## Begin

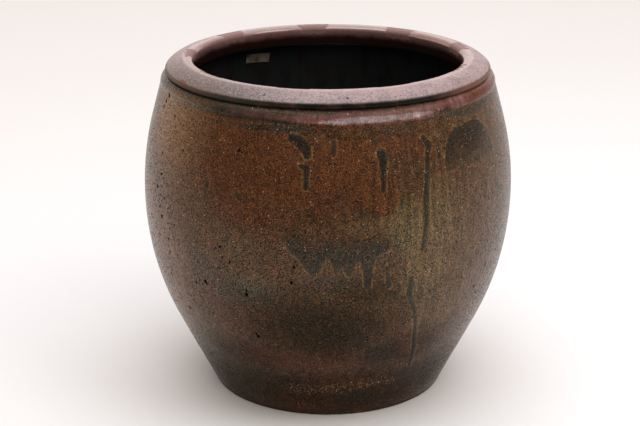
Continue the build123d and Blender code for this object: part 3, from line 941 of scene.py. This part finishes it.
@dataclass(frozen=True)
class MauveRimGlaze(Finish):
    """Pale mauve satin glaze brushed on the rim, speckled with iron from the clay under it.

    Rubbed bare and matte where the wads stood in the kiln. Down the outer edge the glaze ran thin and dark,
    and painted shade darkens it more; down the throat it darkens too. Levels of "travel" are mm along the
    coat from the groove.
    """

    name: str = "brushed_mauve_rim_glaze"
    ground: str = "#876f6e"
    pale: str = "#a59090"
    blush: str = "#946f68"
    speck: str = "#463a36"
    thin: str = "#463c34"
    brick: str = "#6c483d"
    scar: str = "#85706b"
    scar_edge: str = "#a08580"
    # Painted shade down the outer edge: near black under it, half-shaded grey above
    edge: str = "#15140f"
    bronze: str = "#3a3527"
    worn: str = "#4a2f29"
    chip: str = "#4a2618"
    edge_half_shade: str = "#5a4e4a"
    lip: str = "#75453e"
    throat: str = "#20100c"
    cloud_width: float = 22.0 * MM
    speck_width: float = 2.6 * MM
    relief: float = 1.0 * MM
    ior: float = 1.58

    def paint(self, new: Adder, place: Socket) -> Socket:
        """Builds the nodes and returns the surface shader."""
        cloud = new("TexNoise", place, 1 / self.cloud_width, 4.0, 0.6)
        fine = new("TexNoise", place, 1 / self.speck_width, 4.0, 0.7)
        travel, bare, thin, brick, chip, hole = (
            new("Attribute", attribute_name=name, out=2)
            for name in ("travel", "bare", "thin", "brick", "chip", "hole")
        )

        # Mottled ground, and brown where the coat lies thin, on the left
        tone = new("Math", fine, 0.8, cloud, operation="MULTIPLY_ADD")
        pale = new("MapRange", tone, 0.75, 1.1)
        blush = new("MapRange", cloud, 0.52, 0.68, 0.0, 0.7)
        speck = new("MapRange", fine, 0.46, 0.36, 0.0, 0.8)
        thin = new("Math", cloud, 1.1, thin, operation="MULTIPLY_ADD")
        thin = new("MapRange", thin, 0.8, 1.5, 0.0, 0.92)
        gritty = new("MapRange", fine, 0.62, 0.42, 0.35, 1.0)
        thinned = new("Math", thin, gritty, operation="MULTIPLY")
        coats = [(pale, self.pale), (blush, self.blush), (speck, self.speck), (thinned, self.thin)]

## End

### Exercise goal
Copy out only the lines running from the beginning of the data to the line with "clay under it.", both ends included.

### Completed task
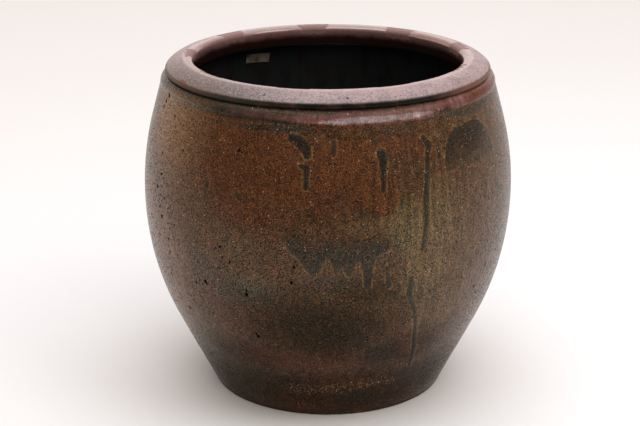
Continue the build123d and Blender code for this object: part 3, from line 941 of scene.py. This part finishes it.
@dataclass(frozen=True)
class MauveRimGlaze(Finish):
    """Pale mauve satin glaze brushed on the rim, speckled with iron from the clay under it.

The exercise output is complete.